When the bar protects its male members against charges of sexual harassment, assault, rioting and criminal intimidation, not to mention atrocity, as a matter of protecting its honour, it signals several pathologies of the legal profession. First, it abandons any pretence of representing women: be these judges, lawyers and their clients. Second, it suspends its code of ethics and rules of discipline. Third, by supporting unlawful violence by lawyers, it diminishes the profession and the dignity of court. Fourth, it substitutes the art of legal argument with the obscenity of violence. Fifth, it converts the court into a traumatic space of terror and humiliation.


Such violence by lawyers in court is obscene. It speaks of a systemic assault on the dignity of the legal profession, while severing justice from law completely. Courts are spaces where justice is sighted rarely, and in this instance, lawyers themselves assaulted law’s promise of justice. Indeed, how do we expect women to testify against sexual violence if the court itself is converted into a theatre where unlawful violence displaces the promise of justice?


These events unfold alongside the Delhi High Court’s decision to fine the government of Delhi for not implementing a serious campaign against sexual violence in the media, using sexual violence as a resource for doing politics and addressing an elite English speaking urban audience. The steps taken by appellate courts have yet to be taken seriously by the Bar Association, to whom some of us petitioned in the aftermath of the Delhi gang rape protests in 2013, to no avail. Complaint committees to redress sexual harassment and gender-based discrimination have not yet been constituted.

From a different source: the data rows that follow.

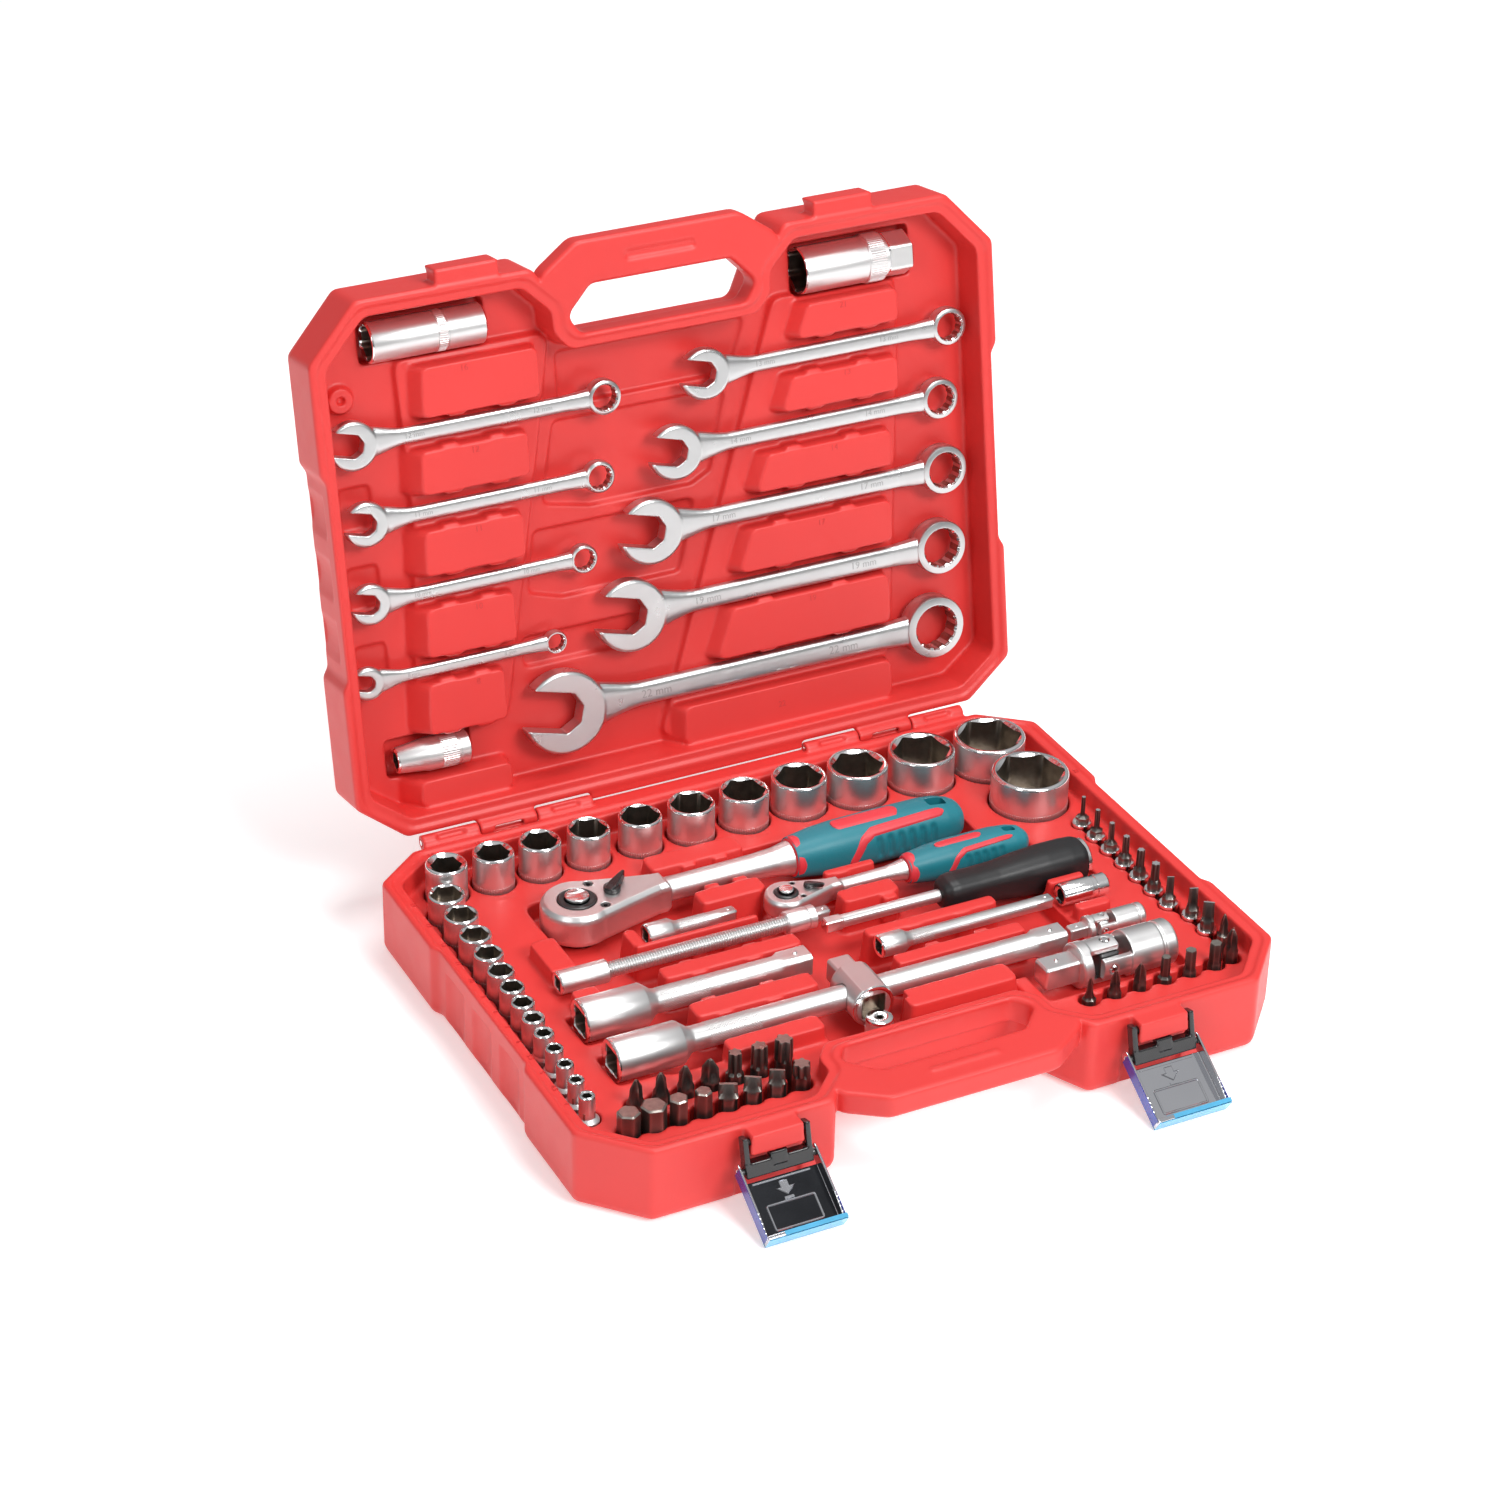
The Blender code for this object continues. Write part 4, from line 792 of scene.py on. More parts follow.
def key_bit(size, top):
    """A large bit with a hexagonal key, which is never narrower than its shank where the two meet."""
    return turned([(14, polygon(6, 7.0, 48)), (25, polygon(6, 8.0, 48, 0, 1.13)),
                   (27, polygon(6, max(size, 8.0), 48, 0, 1.13)),
                   (top - 0.7, polygon(6, size, 48, 0, 1.13), 1),
                   (top, polygon(6, size * 0.86, 48, 0, 1.1), 1)])


def make_bits():
    small = [("torx", 2.4), ("torx", 2.8), ("torx", 3.2), ("torx", 3.7), ("torx", 4.2), ("torx", 4.8),
             ("slot", 4.0), ("slot", 5.0), ("slot", 6.2), ("cross", 4.4), ("cross", 5.6), ("hex", 5.5),
             ("hex", 5.0), ("hex", 4.2), ("cross", 5.8), ("cross", 5.0), ("cross", 4.2)]
    collar = turned([(28.5, 3.4, 1), (28.6, 5.2, 1), (30.6, 5.2, 1), (31.2, 4.8, 1), (31.3, 3.4, 1)],
                    32, True)
    collared = 9  # the bits at the back of the side row stand in collars
    for i, ((x, y), (kind, size)) in enumerate(zip(BITS + BIT_ROW, small)):
        top = 46.3 if i < len(BITS) else 42.0
        turn = spin(56 + 5 * (i % 4)) if kind == "slot" else Matrix.Rotation(0.4 * i, 4, "Z")
        parts = [moved(bit_part(kind, 6.35, 21, top - 11, top, size), turn)]
        if i < collared:
            parts.append(collar)
        piece(f"bit_{kind}_{i}", [at(part, x, y) for part in parts], "bits_quarter",
              [BIT, BRIGHT if i < collared else BIT_TIP], None if i else "bit_set_quarter_inch")
    large = [("cross", 6.8), ("cross", 7.2), ("cross", 7.6), ("cross", 8.6), ("torx", 7.0), ("torx", 8.0),
             ("torx", 9.0), ("hex", 10.0), ("hex", 11.4), ("hex", 8.4), ("hex", 7.4), ("slot", 9.6),
             ("slot", 8.8), ("slot", 8.0), ("torx", 9.0)]
    for i, ((x, y), (kind, size)) in enumerate(zip(BIG_BACK + BIG_FRONT, large)):
        top, reach = (44.0, 12) if i < len(BIG_BACK) else (41.0, 7)
        part = key_bit(size, top) if kind == "hex" else bit_part(kind, 8.0, 14, top - reach, top, size)
        turn = spin(58 + 4 * (i % 3)) if kind == "slot" else Matrix.Rotation(0.3 * i, 4, "Z")
        piece(f"large_bit_{kind}_{i}", [at(moved(part, turn), x, y)], "bits_large", [BIT, BIT_TIP],
              None if i else "bit_set_large")


# --- tools in the lid ---

# Combination wrenches by size: the ring's x and y, and the length.
WRENCHES = {12: (-32.5, -66.0, 157.5), 11: (-38.5, -24.5, 147.0), 10: (-51.0, 17.5, 135.0),
            8: (-70.3, 59.0, 118.0), 13: (169.0, -67.5, 166.0), 14: (161.5, -29.0, 180.0),
            17: (162.0, 10.5, 203.0), 19: (157.5, 53.5, 217.0), 22: (151.5, 98.0, 258.0)}


def smooth_step(t):
    t = min(max(t, 0.0), 1.0)
    return t * t * (3 - 2 * t)


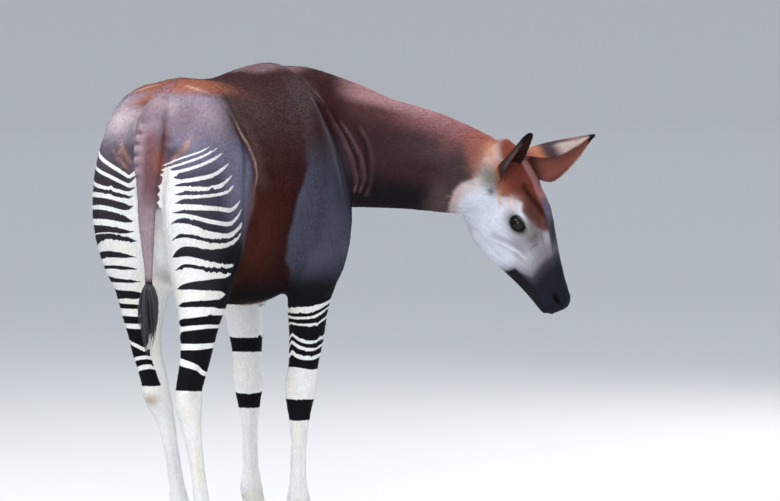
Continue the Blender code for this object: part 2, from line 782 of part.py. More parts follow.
def centre_on_floor(objects):
    """Moves all so that the middle of the whole box's underside is the origin."""
    corners = np.array([vertex.co for obj in objects for vertex in obj.data.vertices])
    low, high = corners.min(0), corners.max(0)
    shift = Vector(((low[0] + high[0]) / -2, (low[1] + high[1]) / -2, -low[2]))
    for obj in objects:
        obj.data.transform(Matrix.Translation(shift))


def main():
    for obj in list(bpy.data.objects):
        bpy.data.objects.remove(obj, do_unlink=True)

    body = make_body()
    head = make_head()
    neck_node = part_off(body, "neck", neck_box())
    combine(head, copied("throat", neck_node), "UNION")
    combine(neck_node, copied("nape", head), "UNION")
    combine(neck_node, head_box(), "DIFFERENCE")
    combine(head, swell(head_box(), -2 * GAP), "INTERSECT")

    open_mouth(head)
    nodes = [neck_node, head]
    for name, side in (("right", 1), ("left", -1)):
        open_nostril(head, side)
        open_eye(head, side)
        nodes.append(make_eye("eye_" + name, side))
    nodes.append(make_ear("ear_right", *EAR_RIGHT, EAR_RIGHT_ROWS, head))
    nodes.append(make_ear("ear_left", *EAR_LEFT, EAR_LEFT_ROWS, head))

    clear_tail(body)
    nodes.append(make_tail(body))
    nodes.append(make_tuft())

    places = feet()
    for foot, place in places.items():
        end, side = foot.split("_")
        box = fore_box if end == "fore" else hind_box
        limb = part_off(body, "leg_" + foot, box(1 if side == "right" else -1))
        point, normal = coronet_plane(place)
        cut_above(limb, point, -normal)
        nodes.append(limb)
        for inner, label in ((-1, "inner"), (1, "outer")):
            way = inner if side == "right" else -inner
            nodes.append(make_claw("hoof_" + foot + "_" + label, place, way))
    body.name = "torso"
    nodes.append(body)

    for obj in nodes:
        finish(obj)
    centre_on_floor(nodes)


main()
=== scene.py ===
"""The looks of a life-size okapi: skin, coat, eyes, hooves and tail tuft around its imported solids.

Metres, +Z up. The animal faces -Y and its right side is towards -X. Places on the body are given in
its own directions: forward, right and up. Places on the head are given along it from the poll to
the nose, up towards its forehead, and out to its right.
"""

import math
from contextlib import contextmanager

import bmesh
import bpy
import numpy as np
from bpy.props import FloatProperty, FloatVectorProperty, IntProperty, PointerProperty
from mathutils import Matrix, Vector
from mathutils.bvhtree import BVHTree


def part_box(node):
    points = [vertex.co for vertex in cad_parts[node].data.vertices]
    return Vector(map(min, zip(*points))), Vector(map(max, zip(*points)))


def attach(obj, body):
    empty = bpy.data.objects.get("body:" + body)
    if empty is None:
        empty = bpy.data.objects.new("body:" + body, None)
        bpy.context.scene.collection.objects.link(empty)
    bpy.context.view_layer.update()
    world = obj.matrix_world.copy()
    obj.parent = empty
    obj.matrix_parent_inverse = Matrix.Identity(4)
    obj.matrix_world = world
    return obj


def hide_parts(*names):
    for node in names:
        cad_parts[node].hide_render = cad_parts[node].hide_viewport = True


bl_info = {
    "name": "Okapi model",
    "version": (1, 0, 0),
    "blender": (4, 5, 0),
    "location": "3D View > Sidebar > Okapi",
    "description": "Dresses the okapi's solids in skin, coat, eyes, hooves and a tail tuft",
    "category": "Object",
}

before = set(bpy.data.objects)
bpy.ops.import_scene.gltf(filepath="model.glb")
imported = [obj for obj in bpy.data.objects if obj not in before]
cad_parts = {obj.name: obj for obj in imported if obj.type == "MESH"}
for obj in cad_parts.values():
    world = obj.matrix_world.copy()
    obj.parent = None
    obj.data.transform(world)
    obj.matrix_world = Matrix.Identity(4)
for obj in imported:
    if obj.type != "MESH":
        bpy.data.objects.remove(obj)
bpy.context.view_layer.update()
BODY = "root"

LIMBS = ("fore_right", "fore_left", "hind_right", "hind_left")
TRUNK_NODES = ("torso", "neck", "tail", *("leg_" + limb for limb in LIMBS))
HEAD_NODES = ("head", "ear_right", "ear_left")
HOOF_NODES = [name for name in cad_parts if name.startswith("hoof_")]


# --- places on the animal
def way(forward, right, up):
    """A direction, from the animal's own."""
    return Vector((-right, -forward, up))


POLL = way(0.69, 0.59, 1.245)
ALONG = way(0.141, 0.316, -0.938).normalized()
RISE = way(-0.04, 0.948, 0.3135)
RISE = (RISE - ALONG * RISE.dot(ALONG)).normalized()
OUT = ALONG.cross(RISE)
EYE = (0.25, -0.01, 0.061)
EYE_RADIUS = 0.025
EYE_GAP, EYE_BULGE = 0.0006, 0.0012  # under the solid's surface, and the clear bulge in front


def head_way(along, up, out):
    return ALONG * along + RISE * up + OUT * out


# The frame's origin is the middle of the whole model, so the animal is placed by its right eye
EYE_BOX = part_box("eye_right")
SHIFT = (EYE_BOX[0] + EYE_BOX[1]) / 2 - POLL - head_way(*EYE)


def at(forward, right, up):
    return way(forward, right, up) + SHIFT


def on_head(along, up, out):
    return POLL + head_way(along, up, out) + SHIFT


def body_places(points):
    """Forward, right and up of each point, as three columns."""
    moved = points - np.array(SHIFT)
    return -moved[:, 1], -moved[:, 0], moved[:, 2]


def head_places(points):
    moved = points - np.array(on_head(0, 0, 0))
    return moved @ np.array(ALONG), moved @ np.array(RISE), moved @ np.array(OUT)


def rise(values, low, high):
    """0 below low, 1 above high, and smooth between them. low may be the greater."""
    share = np.clip((values - low) / (high - low), 0, 1)
    return share * share * (3 - 2 * share)


def between(values, low, high, soft):
    return rise(values, low - soft, low + soft) * (1 - rise(values, high - soft, high + soft))


def curve(values, *pairs):
    """A value read off a line through pairs of numbers."""
    at_values, results = zip(*sorted(pairs))
    return np.interp(values, at_values, results)


def flow(values, stations, heights):
    """A value read off a smooth line through heights at their stations."""
    stations, heights = np.array(stations, float), np.array(heights, float)
    slopes = np.gradient(heights, stations)
    x = np.clip(values, stations[0], stations[-1])
    k = np.clip(np.searchsorted(stations, x) - 1, 0, len(stations) - 2)
    span = stations[k + 1] - stations[k]
    t = (x - stations[k]) / span
    rest = 1 - t
    ends = heights[k] * (1 + 2 * t) * rest**2 + heights[k + 1] * (3 - 2 * t) * t**2
    return ends + span * (slopes[k] * t * rest**2 - slopes[k + 1] * t**2 * rest)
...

Surely legal professionalism demands an allegiance to inculcating cultures of constitutionalism, equality and dignity in our courts of law. This is not just a struggle that must be waged by students and lawyers from the North-East—rather it must be our collective struggle to translate transformative constitutionalism and dignity into the legal cultures that inhabits courts of law. Justice beckons all of us to institute her in our courts of law.